## Supplied data
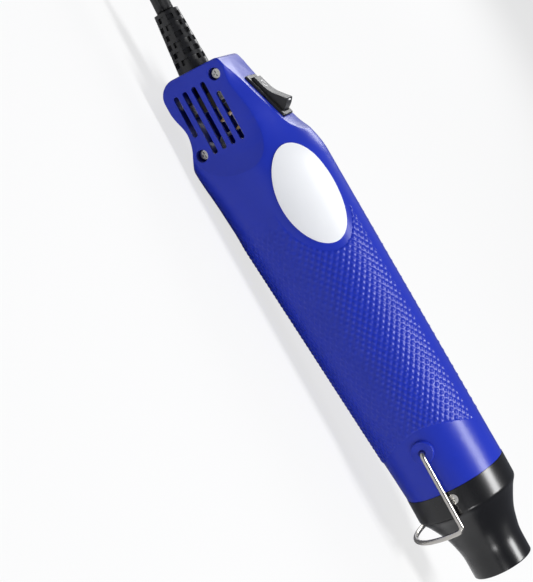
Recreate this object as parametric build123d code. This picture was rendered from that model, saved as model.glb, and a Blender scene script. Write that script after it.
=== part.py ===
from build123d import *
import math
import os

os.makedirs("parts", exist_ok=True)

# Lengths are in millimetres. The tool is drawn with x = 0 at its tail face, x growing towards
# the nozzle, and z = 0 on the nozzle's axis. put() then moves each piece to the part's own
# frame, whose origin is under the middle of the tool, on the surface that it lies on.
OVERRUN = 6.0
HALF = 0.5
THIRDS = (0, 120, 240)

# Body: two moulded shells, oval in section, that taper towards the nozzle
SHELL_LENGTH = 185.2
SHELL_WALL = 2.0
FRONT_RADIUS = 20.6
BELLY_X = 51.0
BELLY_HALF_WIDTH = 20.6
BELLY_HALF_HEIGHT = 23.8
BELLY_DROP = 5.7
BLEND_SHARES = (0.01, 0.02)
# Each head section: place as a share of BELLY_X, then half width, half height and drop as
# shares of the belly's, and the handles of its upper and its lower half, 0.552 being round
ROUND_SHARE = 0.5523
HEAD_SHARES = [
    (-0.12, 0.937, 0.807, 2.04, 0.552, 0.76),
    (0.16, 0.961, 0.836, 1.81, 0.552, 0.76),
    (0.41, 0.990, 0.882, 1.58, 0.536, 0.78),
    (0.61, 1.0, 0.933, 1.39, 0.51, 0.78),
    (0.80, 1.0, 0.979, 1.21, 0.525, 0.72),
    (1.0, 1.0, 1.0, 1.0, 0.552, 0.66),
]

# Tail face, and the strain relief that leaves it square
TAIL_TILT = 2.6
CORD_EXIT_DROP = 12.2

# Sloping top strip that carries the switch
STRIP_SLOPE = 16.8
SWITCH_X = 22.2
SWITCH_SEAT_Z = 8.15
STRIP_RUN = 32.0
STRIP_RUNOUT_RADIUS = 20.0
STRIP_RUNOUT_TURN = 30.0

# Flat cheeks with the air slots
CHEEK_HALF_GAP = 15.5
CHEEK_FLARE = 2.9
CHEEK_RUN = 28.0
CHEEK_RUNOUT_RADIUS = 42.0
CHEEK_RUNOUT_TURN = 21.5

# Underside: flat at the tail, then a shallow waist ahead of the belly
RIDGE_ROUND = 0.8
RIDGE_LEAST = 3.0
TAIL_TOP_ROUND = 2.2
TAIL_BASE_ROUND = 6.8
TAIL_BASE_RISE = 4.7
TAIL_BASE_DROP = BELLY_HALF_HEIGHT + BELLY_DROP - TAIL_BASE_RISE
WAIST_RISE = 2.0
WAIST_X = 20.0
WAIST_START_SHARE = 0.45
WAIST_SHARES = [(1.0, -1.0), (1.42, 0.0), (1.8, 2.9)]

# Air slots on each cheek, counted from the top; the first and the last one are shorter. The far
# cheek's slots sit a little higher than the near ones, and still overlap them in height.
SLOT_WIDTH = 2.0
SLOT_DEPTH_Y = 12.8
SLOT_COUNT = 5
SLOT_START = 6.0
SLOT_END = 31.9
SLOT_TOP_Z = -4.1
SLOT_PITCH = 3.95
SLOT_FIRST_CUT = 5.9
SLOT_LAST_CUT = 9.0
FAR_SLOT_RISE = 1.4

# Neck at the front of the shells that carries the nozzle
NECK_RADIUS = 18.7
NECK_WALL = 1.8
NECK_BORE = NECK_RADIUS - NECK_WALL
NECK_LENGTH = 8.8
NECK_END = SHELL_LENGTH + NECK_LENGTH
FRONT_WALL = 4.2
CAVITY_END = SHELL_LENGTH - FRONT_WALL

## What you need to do
Please print exactly what appears from the first line of the data through the line with "WAIST_SHARES = [(1.0, -1.0), (1.42, 0.0), (1.8, 2.9)]", including both of those lines and nothing past them.

## Task answer
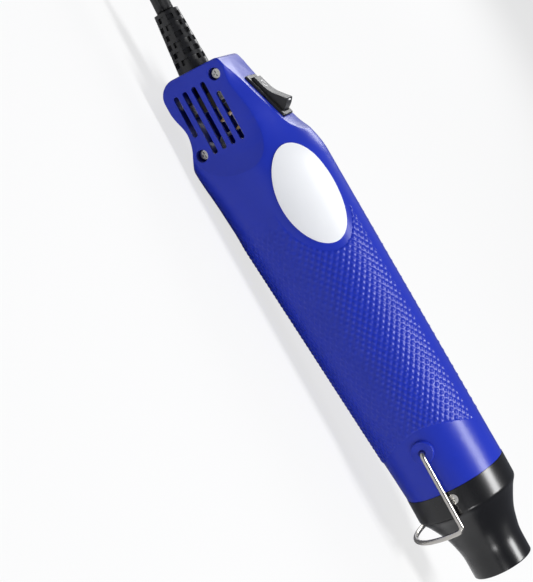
Recreate this object as parametric build123d code. This picture was rendered from that model, saved as model.glb, and a Blender scene script. Write that script after it.
=== part.py ===
from build123d import *
import math
import os

os.makedirs("parts", exist_ok=True)

# Lengths are in millimetres. The tool is drawn with x = 0 at its tail face, x growing towards
# the nozzle, and z = 0 on the nozzle's axis. put() then moves each piece to the part's own
# frame, whose origin is under the middle of the tool, on the surface that it lies on.
OVERRUN = 6.0
HALF = 0.5
THIRDS = (0, 120, 240)

# Body: two moulded shells, oval in section, that taper towards the nozzle
SHELL_LENGTH = 185.2
SHELL_WALL = 2.0
FRONT_RADIUS = 20.6
BELLY_X = 51.0
BELLY_HALF_WIDTH = 20.6
BELLY_HALF_HEIGHT = 23.8
BELLY_DROP = 5.7
BLEND_SHARES = (0.01, 0.02)
# Each head section: place as a share of BELLY_X, then half width, half height and drop as
# shares of the belly's, and the handles of its upper and its lower half, 0.552 being round
ROUND_SHARE = 0.5523
HEAD_SHARES = [
    (-0.12, 0.937, 0.807, 2.04, 0.552, 0.76),
    (0.16, 0.961, 0.836, 1.81, 0.552, 0.76),
    (0.41, 0.990, 0.882, 1.58, 0.536, 0.78),
    (0.61, 1.0, 0.933, 1.39, 0.51, 0.78),
    (0.80, 1.0, 0.979, 1.21, 0.525, 0.72),
    (1.0, 1.0, 1.0, 1.0, 0.552, 0.66),
]

# Tail face, and the strain relief that leaves it square
TAIL_TILT = 2.6
CORD_EXIT_DROP = 12.2

# Sloping top strip that carries the switch
STRIP_SLOPE = 16.8
SWITCH_X = 22.2
SWITCH_SEAT_Z = 8.15
STRIP_RUN = 32.0
STRIP_RUNOUT_RADIUS = 20.0
STRIP_RUNOUT_TURN = 30.0

# Flat cheeks with the air slots
CHEEK_HALF_GAP = 15.5
CHEEK_FLARE = 2.9
CHEEK_RUN = 28.0
CHEEK_RUNOUT_RADIUS = 42.0
CHEEK_RUNOUT_TURN = 21.5

# Underside: flat at the tail, then a shallow waist ahead of the belly
RIDGE_ROUND = 0.8
RIDGE_LEAST = 3.0
TAIL_TOP_ROUND = 2.2
TAIL_BASE_ROUND = 6.8
TAIL_BASE_RISE = 4.7
TAIL_BASE_DROP = BELLY_HALF_HEIGHT + BELLY_DROP - TAIL_BASE_RISE
WAIST_RISE = 2.0
WAIST_X = 20.0
WAIST_START_SHARE = 0.45
WAIST_SHARES = [(1.0, -1.0), (1.42, 0.0), (1.8, 2.9)]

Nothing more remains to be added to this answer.